Zuckerberg, in particular, is a special case. Because he is a millennial and a social-media magnate, the Facebook creator is completely at home with the public, confessional style of the Internet. His impassioned, deeply personal manifesto about how a baby’s birth overturned his understanding of the world has gone viral. In a single week, he’s transformed himself from resented icon of dot-com privilege to a sort of global prophet. None of history’s great philanthropists had access to this kind of global megaphone.
Among fellow billionaires, Zuckerberg’s grand gesture will encourage the realization that, once one passes a certain level of wealth, the prospect of accumulating more planes, more yachts, and more homes becomes pointless and gaudy. The only rat race the ultra-rich still run is the race for status within their club. Zuckerberg and other grand philanthropists are changing the rules for this club: What counts is what you give, not what you have.
Billionaires tend to be intensely competitive (which is why they invest in money-losing sports teams).
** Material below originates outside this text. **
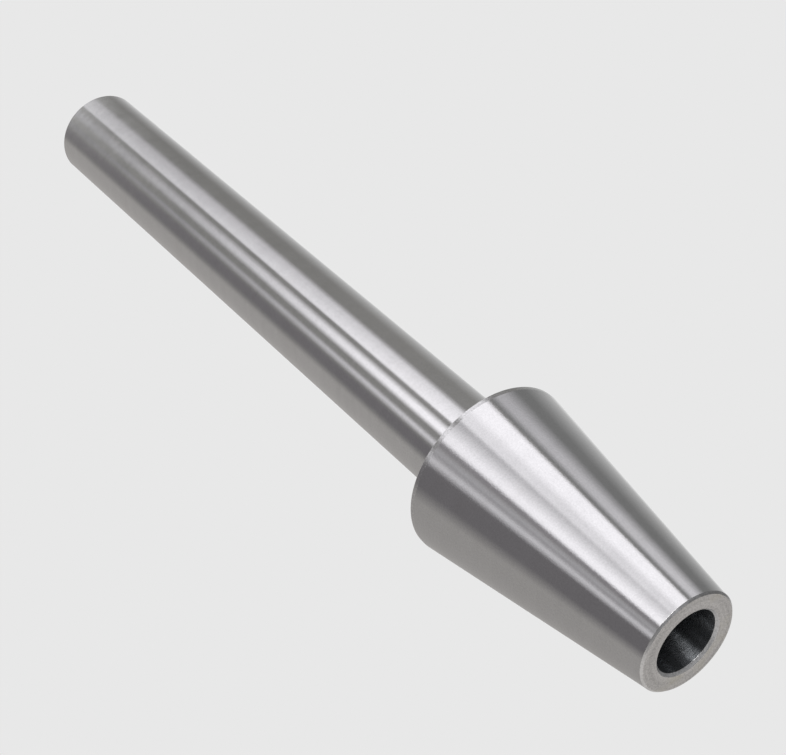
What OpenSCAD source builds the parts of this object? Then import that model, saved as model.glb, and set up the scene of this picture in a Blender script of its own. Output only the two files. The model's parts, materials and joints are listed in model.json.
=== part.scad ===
// Bull-nose live center: a hollow tapered head turns on bearings round a fixed straight shank.
// The axis lies along X and the head points towards +X. The origin is on the axis, at the end of
// the shank's full diameter, a little behind the head. All sizes are in millimetres.

/* [Shank] */
// Diameter of the straight shank
shank_d = 40; // [39.5:0.5:42]
// Length from the head's rear face to the shank's rear end
shank_len = 300; // [150:5:400]
// Chamfer round the shank's rear end
shank_chamfer = 1; // [0.5:0.25:2]
// Diameter of the journal that the shaft seal runs on
journal_d = 38; // [37:0.5:38]

/* [Head] */
// Largest diameter of the tapered head, at its rear
head_d = 72; // [72:0.5:76]
// Length of the head
head_len = 108; // [108:1:125]
// Length over which the head's diameter falls by 7 mm
taper_run = 24; // [23:0.25:26]
// Length of the straight land at the head's large end, before the taper starts
rear_land = 2; // [1:0.25:3]
// Chamfer round the head's rear edge
rear_chamfer = 0.3; // [0.1:0.1:0.6]
// Chamfer round the head's small end
nose_chamfer = 0.75; // [0.25:0.25:1.5]
// Gap between the end of the shank's full diameter and the head
head_gap = 2; // [1:0.5:3]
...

This new status hierarchy harnesses the power of their ego for the betterment of humanity. The epic charitable donation could become the billionaire’s equivalent of a mic drop—that Youtubed moment when the world learns that a plutocrat like Zuckerberg is cashing in his chips. That he has more money than any human could need. That he’s evanesced into the saintly class of capitalism’s glory cult. In short, that he’s won.
In the late nineteenth century, steel magnate Andrew Carnegie—a prodigious philanthropist in his own time—declared that he who dies rich “dies disgraced.” Or as Zuckerberg might put it in more modern terms: What counts when you shuffle off this mortal coil isn’t the money, it’s the likes.